Of course I know you know this, and of course I know you are saying “saving the world” as shorthand for “making a positive contribution.” But it’s important to make the distinction, because one of those activities is in the realm of possibility, while the other is not. So … maybe try to think about contributing, not saving. Tiny contributions that add up to big ones over time.
And there are tons of ways to do this. Just remember as you sift through all the options that people who are able to make big things happen are people who have gotten really good at what they do. Like your brother with art, or Hillary Clinton with badass feminist diplomacy, or Neil Young with endless shimmering guitar solos.
To make an excellent contribution, you kind of have to be excellent at something … and that has far less to do with talent and much more to do with commitment. It requires that you make a choice to put your head down and work very hard to develop your unique set of superpowers.
We tend to get this backward. We believe that if we only choose the perfect option — the one we’re passionate about, the one that has this enormous potential to save the world — our lives will become awesome and we’ll quickly transform into famous fulfilled geniuses because that’s how it works when you’re tapped into your own deepest potential or something.
But for most of us, buying into the myth of the perfect option doesn’t help us find it. It only stresses us out to think that we haven’t found it yet and may never find it ever, and MY GOD have we already doomed ourselves to lives that are far less thrilling and fulfilling than they could and should have been?
Worrying like this is worse than useless. Just like body craziness, just like repeating the loop of a bad relationship, constantly having a cow that you’re not doing life right is in and of itself a wretched waste of it.
Let’s be clear: you’re not missing out on your perfect option, because it doesn’t exist. There is no one true path to amazingness. We have to create the amazingness for ourselves, by committing to something and then busting our asses. There is no other way.
I’m not saying that you can only focus on one thing forever. I’m just saying, if it takes roughly 10,000 hours to get great at something, well, you can get that many in every seven or eight years if you hustle. Which gives you, what, ten or eleven lives? Given the way our brains work, and given the focus it takes to get deeply into something, it makes sense to think about living those lives sequentially rather than simultaneously.
So … what do you want to do with this one of your many possible lives? My advice is to pick something that is ethically acceptable and interesting to you, that you have some aptitude for, and that someone will pay you to do. Then put everything you have into doing it extremely well, better today than yesterday, every day. Because that is how the world gets saved — slowly, incrementally, by people who are excited about what they are doing and do it with great skill and gusto.
For instance, if you decide to stick with teaching for awhile, why not aim to be one of the life-changing teachers, one who makes students feel like they’re discovering new frontiers in their brains with every class. You have the opportunity to become a person who can inspire other people to greatness. That’s gotta help, right?

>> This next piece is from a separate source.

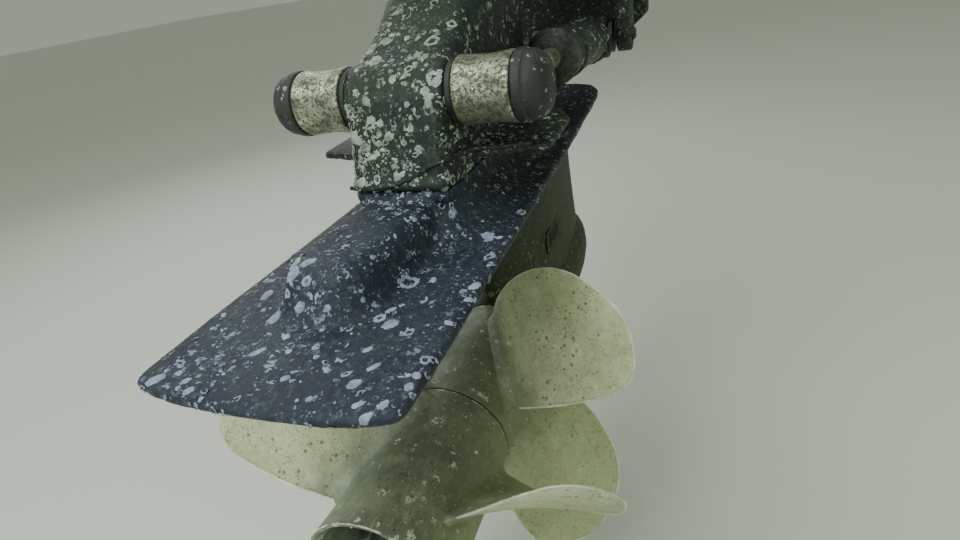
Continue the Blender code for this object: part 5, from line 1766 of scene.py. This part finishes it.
    def kept_nodes(self, nodes: dict[str, bpy.types.Object]) -> None:
        """Give the solids that stay their finishes.

        Args:
            nodes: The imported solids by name.
        """
        w = self.wardrobe
        for name, node in nodes.items():
            if node.hide_render:
                continue
            material = w.steel
            if "anode" in name:
                material = w.zinc
            elif "inlet" in name:
                material = w.plain_leg
            node.data.materials.clear()
            node.data.materials.append(material)
            node.data.shade_smooth()
            node.data.set_sharp_from_angle(angle=SHARP_ANGLE)

    def bolts(self) -> None:
        """Bolts on the shield's rim."""
        face = -0.029
        places = [Vector((side.value * x, face, z)) for side in Side
                  for x, z in ((0.122, 0.20), (0.122, 0.03), (0.0965, -0.138))]
        BoltSet("shield_bolts", "transom_bracket", places, Vector((0, -1, 0)), 0.0065).build(self.wardrobe.steel)

    def build(self, nodes: dict[str, bpy.types.Object]) -> None:
        """Make everything in order.

        Args:
            nodes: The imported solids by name.
        """
        self.castings()
        self.propellers()
        self.rams()
        Boot().build(self.wardrobe)
        self.bolts()
        self.kept_nodes(nodes)


@dataclass
class Studio:
    """Camera at the photo's viewing angle, a pale floor and soft light."""

    place: Vector = field(default_factory=lambda: Vector((0.2256, -0.9586, -0.0131)))
    yaw: float = math.radians(-24.36)
    pitch: float = math.radians(27.83)
    roll: float = math.radians(-9.89)
    lens: float = 22.02
    floor: float = -0.70

    def camera(self) -> None:
        """Set the camera from its yaw, pitch down and roll."""
        ahead = Vector((math.sin(self.yaw) * math.cos(self.pitch), math.cos(self.yaw) * math.cos(self.pitch),
                        -math.sin(self.pitch)))
        level = Vector((math.cos(self.yaw), -math.sin(self.yaw), 0.0))
        upright = level.cross(ahead)
        right = level * math.cos(self.roll) + upright * math.sin(self.roll)
        up = upright * math.cos(self.roll) - level * math.sin(self.roll)
        data = bpy.data.cameras.new("photo_camera")
        data.lens = self.lens
        data.sensor_width = 36.0
        data.clip_start = 0.01
        camera = bpy.data.objects.new("photo_camera", data)
        bpy.context.scene.collection.objects.link(camera)
        turn = Matrix((right, up, -ahead)).transposed().to_4x4()
        camera.matrix_world = Matrix.Translation(self.place) @ turn
        bpy.context.scene.camera = camera

    def ground(self) -> None:
        """A wide pale floor."""
        bm = bmesh.new()
        bmesh.ops.create_grid(bm, x_segments=1, y_segments=1, size=30.0)
        floor = new_piece("floor", bm)
        floor.data.transform(Matrix.Translation((0, 0, self.floor)))
        material = bpy.data.materials.new("pale_floor")
        material.use_nodes = True
        shader = material.node_tree.nodes["Principled BSDF"]
        shader.inputs["Base Color"].default_value = (0.70, 0.72, 0.66, 1.0)
        shader.inputs["Roughness"].default_value = 0.9
        floor.data.materials.append(material)

    def lamp(self, name: str, place: Vector, aim: Vector, size: float, power: float, colour: Colour) -> None:
        """One soft area lamp.

        Args:
            name: Name of the lamp.
            place: Where it hangs.
            aim: What it points at.
            size: Its side, in metres.
            power: Its power in watts.
            colour: Its colour.
        """
        data = bpy.data.lights.new(name, "AREA")
        data.size = size
        data.energy = power
        data.color = colour
        lamp = bpy.data.objects.new(name, data)
        bpy.context.scene.collection.objects.link(lamp)
        lamp.matrix_world = Matrix.Translation(place) @ (aim - place).to_track_quat("-Z", "Y").to_matrix().to_4x4()

    def build(self) -> None:
        """Make the studio."""
        self.camera()
        self.ground()
        target = Vector((0.0, -0.57, -0.25))
        self.lamp("top_lamp", Vector((-0.5, -1.32, 1.6)), target, 1.8, 36.0, (0.96, 1.0, 0.92))
        self.lamp("side_lamp", Vector((1.7, -1.62, 0.5)), target, 1.4, 7.0, (0.90, 1.0, 0.82))
        self.lamp("low_lamp", Vector((-0.25, -1.55, 0.18)), Vector((0.0, -0.54, -0.10)), 0.5, 3.2, (0.95, 0.96, 1.0))
        self.lamp("bow_lamp", Vector((-1.4, 0.78, 0.9)), target, 1.4, 12.0, (0.95, 0.98, 1.0))
        world = bpy.data.worlds.new("pale_air")
        world.use_nodes = True
        sky = world.node_tree.nodes["Background"]
        sky.inputs[0].default_value = (0.76, 0.87, 0.72, 1.0)
        sky.inputs[1].default_value = 0.43
        bpy.context.scene.world = world


def main() -> None:
    """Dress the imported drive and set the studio."""
    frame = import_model()
    SternDrive().build(frame["nodes"])
    Studio().build()


if __name__ == "__main__":
    logging.basicConfig(level=logging.INFO, format="%(message)s")
    main()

And when you get down deep into the nuances of your profession, you’ll likely discover fascinating and astounding stuff at the edges, and maybe you can help push those edges even further. Which is another excellent way to contribute.
Also, don’t underestimate the enormous and generally unsung value in simply being dedicated and trying hard. There are days in my life where the only thing that relieves the feeling of entropy crushing my skull is a pleasant encounter with someone who’s thoughtful and competent — it can really feel like a miracle. Aim to be this kind of person, and you can’t help but make a quiet yet huge addition to the world’s net goodness.
I guess what I’m trying to say is that the only thing that makes FOMO real is FOMO itself, because of the waffling and wailing it causes. People do need to experiment and run around bumping into stuff for a while when they’re young and figuring things out. So, experiment if you feel you need to! Go run into some stuff!
But honestly, it sounds like you have already found something worthwhile and interesting to work on for your first life or two. And you’ve already gotten quite far working on it. So, at this point, doesn’t the constant worrying / second-guessing / being 49% willing at any moment to throw it all away all feel a little silly? Not to mention painful and crazy-making.
So let’s talk about how to cut it out. Because unlike saving the world, changing your brain a little is very possible and not even all that hard. It’s not like you’re ruined or anything — you just have a bad habit of thought. A bug in your software. It’ll take a bit of effort, but you can shift it.
How? The first step is to notice when the script starts to play. Just notice it. Hey, whaddaya know, there’s the ditherer again. What does it feel like in your body? Are your shoulders tensed up? Take a deep breath. Pay attention to right now.
The next step is to poke holes in the script. Your brain is spewing factual errors at you, so question and correct them. What you are trying to do here is be logical and also be loyal to yourself. You’ve been down this road before and you know it doesn’t go anywhere, so stop. Use your imagination and knock the destructive thoughts down to their actual tiny size.
Finally, find something else to do with your mind and/or body, something engrossing that will take up all or most of your attention. Take a shower, read a book, volunteer, watch “Band Candy,” whatever. Anything will be better than sitting around FOMOing.
Over time, you’ll be able to recognize this pattern clearly and quickly, and you will get quite good at shutting it down, and you’ll laugh at how hilariously unhelpful certain parts of your brain can be. And then you’ll be able to turn your attention back to what is crucial if you want to live a remarkable life: developing your abilities so you can make concrete, valuable, and possibly even tremendous contributions to a world that needs them a lot.